Last time around, Amazon focused only on comedy pilots, but this time the company is branching out into dramas. The first — and better — of the two is Bosch. At first glance, Bosch seems to be a prototypical gritty crime drama with hardboiled detectives, but fortunately the show offers us a slight twist. Like his television peers, the titular Bosch does investigate horrific crimes. At at the same time, though, he’s also on trial for murder. The episode, and presumably the entire series, balances the court case with his work in the police force. It’s dark (both literally and figuratively; the central investigation revolves around the death of a young boy, and the episode itself looks like it was filmed entirely in shadows). The dialogue sounds like it’s straight out of a crime novel — because it’s based on the popular series by Michael Connelly — but Titus Welliver manages to deliver pulpy lines with the right amount of gravitas.

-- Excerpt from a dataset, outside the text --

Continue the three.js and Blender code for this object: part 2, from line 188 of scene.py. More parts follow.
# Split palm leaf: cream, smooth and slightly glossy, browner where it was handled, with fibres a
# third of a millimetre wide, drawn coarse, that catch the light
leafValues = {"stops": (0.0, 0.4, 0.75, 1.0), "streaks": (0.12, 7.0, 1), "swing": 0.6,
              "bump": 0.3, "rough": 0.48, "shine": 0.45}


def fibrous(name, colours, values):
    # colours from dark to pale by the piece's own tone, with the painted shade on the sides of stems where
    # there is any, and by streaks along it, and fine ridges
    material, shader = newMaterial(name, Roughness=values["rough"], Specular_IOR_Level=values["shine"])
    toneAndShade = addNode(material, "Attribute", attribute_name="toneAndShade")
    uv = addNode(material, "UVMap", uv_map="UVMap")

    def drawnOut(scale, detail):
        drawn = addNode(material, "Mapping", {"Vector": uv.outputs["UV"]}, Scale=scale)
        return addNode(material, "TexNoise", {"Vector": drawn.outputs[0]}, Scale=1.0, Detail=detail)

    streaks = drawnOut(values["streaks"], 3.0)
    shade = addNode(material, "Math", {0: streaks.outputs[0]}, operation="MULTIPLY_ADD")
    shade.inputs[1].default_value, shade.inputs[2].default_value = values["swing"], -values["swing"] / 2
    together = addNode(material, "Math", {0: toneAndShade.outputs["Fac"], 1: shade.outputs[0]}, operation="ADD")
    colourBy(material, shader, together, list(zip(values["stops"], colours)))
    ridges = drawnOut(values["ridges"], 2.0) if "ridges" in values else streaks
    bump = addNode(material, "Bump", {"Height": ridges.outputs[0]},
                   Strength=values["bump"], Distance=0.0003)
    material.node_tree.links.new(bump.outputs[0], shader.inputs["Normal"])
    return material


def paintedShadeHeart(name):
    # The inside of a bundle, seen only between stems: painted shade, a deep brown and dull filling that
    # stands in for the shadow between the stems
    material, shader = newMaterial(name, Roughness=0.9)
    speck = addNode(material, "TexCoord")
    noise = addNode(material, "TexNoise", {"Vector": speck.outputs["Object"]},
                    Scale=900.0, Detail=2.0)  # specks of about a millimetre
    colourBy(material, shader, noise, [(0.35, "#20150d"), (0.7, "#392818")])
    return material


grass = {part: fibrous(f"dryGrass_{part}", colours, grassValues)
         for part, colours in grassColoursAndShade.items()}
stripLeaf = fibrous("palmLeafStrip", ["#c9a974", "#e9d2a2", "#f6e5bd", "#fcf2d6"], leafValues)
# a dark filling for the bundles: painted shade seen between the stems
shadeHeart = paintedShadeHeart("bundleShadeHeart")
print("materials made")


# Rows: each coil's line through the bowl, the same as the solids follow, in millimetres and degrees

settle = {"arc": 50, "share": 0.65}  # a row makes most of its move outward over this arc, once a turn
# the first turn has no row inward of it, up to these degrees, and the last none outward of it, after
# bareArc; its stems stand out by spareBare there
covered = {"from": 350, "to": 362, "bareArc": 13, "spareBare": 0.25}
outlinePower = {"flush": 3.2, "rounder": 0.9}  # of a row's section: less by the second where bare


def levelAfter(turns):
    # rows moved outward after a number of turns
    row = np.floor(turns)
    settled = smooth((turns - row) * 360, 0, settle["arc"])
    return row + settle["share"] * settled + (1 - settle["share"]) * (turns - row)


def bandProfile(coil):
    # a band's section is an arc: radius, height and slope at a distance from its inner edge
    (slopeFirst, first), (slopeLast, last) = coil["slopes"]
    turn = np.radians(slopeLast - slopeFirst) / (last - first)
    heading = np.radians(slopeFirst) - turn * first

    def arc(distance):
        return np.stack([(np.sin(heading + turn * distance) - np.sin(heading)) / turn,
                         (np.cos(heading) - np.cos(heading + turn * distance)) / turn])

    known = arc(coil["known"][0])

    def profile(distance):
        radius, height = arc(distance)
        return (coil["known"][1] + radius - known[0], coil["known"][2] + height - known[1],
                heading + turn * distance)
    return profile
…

I had the highest hopes for The After, and I’m sure many other X-Files fans did too, but Chris Carter’s sci-fi drama was a bit disappointing. It’s a strange, hybrid mix of a handful of science-fiction shows that came before it: Lost, Revolution, and The Event to name a few. The central plot revolves around eight diverse strangers stuck in a hotel together (it is not, as I originally hoped, a science-fiction version of The Real World) while the outside world goes completely to hell. It’s unclear exactly what is happening — there are power outages, random explosions, inexplicable helicopter crashes, strange creatures — and I suppose that’s the main draw of the show. The After, if it gets a full series (and I do think it will) will be the kind of program that inspires mythology and attracts diehard fans eager to solve a mystery. Still, the pilot episode was a little too messy and unevenly paced. There were some thoroughly mysterious, and slightly scary, scenes throughout, but it’s hard to stay interested in a show that also featured long bouts of boredom.

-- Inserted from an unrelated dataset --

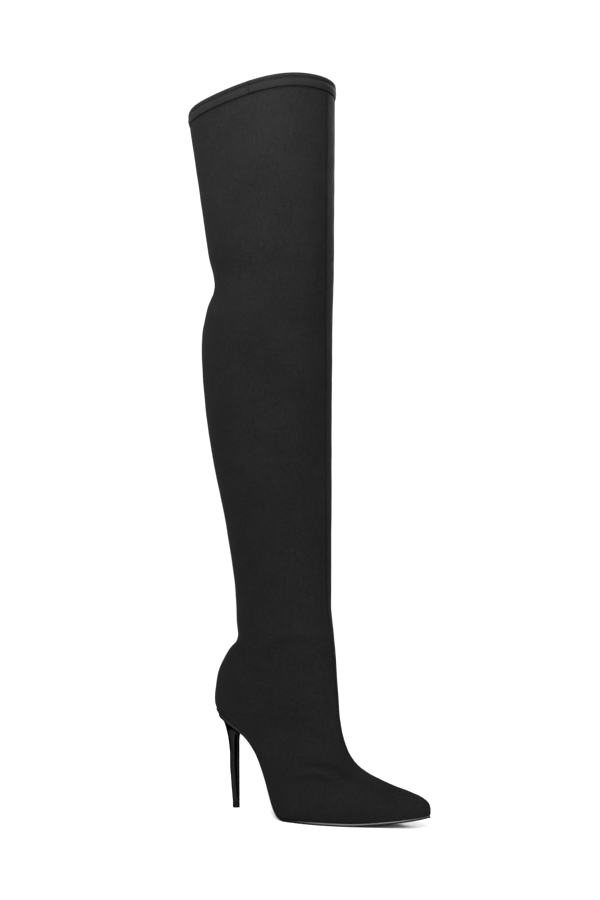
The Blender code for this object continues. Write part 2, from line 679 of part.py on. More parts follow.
def main():
    """The whole boot, its pieces parented to an empty at the origin."""
    for old in list(bpy.data.objects):
        bpy.data.objects.remove(old)
    boot = bpy.data.objects.new("boot", None)
    bpy.context.scene.collection.objects.link(boot)

    cloth = material("stretch cloth", (0.022, 0.022, 0.024), 0.85)
    rubber = material("sole rubber", (0.018, 0.018, 0.02), 0.45)
    lacquer = material("heel lacquer", (0.012, 0.012, 0.013), 0.3)
    board = material("sock cloth", (0.03, 0.03, 0.032), 0.8)
    teeth = material("zip teeth", (0.015, 0.015, 0.016), 0.4)
    metal = material("zip metal", (0.6, 0.6, 0.62), 0.25, 1.0)

    upper(cloth, boot)
    collar_band(cloth, boot)
    outsole(rubber, boot)
    insole(board, boot)
    heel(lacquer, boot)
    heel_tip(rubber, boot)
    zip_chain(teeth, boot)
    zip_slider(metal, boot)
    zip_pull(metal, boot)


main()
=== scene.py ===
"""The looks of a thigh-high stretch boot for the right foot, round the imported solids.

Metres. +X runs to the toe, +Y to the inner side of the leg and +Z up. The skin is laid over the same
sections of the last as the solids, in far finer steps, with its seams, folds and stitching.
"""

from collections import namedtuple
from math import cos, pi, radians, sin

import bmesh
import bpy
import numpy as np
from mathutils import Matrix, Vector, noise


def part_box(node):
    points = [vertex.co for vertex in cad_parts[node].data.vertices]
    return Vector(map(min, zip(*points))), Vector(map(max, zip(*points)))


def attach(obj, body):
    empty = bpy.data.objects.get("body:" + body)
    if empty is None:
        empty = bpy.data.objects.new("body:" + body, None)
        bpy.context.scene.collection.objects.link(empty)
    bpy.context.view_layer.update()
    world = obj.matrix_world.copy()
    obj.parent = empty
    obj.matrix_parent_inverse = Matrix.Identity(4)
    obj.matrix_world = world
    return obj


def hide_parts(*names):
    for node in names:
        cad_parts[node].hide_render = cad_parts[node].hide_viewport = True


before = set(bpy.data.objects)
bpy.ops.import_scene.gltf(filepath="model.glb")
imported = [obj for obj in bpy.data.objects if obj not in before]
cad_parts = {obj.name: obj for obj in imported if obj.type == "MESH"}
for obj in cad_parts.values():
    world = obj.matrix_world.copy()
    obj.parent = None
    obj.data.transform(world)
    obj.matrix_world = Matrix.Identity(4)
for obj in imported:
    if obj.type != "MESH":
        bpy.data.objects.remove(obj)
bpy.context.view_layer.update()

MM = 0.001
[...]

Of the five Amazon pilots, The Rebels is the most accessible — but that isn’t necessarily a good thing. It focuses on Julie (Natalie Zea, continuing her streak of playing underwritten characters), a former cheerleader and recent widow who inherits a less-than-stellar pro football team from her late husband. There are instances of broad, slapstick-y humor — including a scene involving a coked-up monkey wielding a gun — but it falls flat. The Rebels hits the necessary beats for a story like this: the challenges of being a newly single mother, the battle with the league corporation, and the ragtag group of football players who reiterate that they’re not just a team, they’re a family (even this comes off as robotic). However, the pilot feels wholly underwhelming. It’s a shame, because The Rebels has a fine cast: Josh Peck (an actor I always find myself rooting for) plays the in-over-his-head general manager, Billy Dee Williams pops up as the coach, and Hayes MacAuthor (who has yet to catch a break, and I doubt this will be it) co-stars as the quarterback who will butt heads — but probably fall in love with! — Julie. It’s easy to picture The Rebels as a bland, harmless ABC pilot, coasting by on jokes about ditzy women confusing uniforms with costumes (easily the worst joke of the pilot; a cheerleader would definitely know the difference), but it’s not risky or interesting enough for what Amazon is trying to accomplish.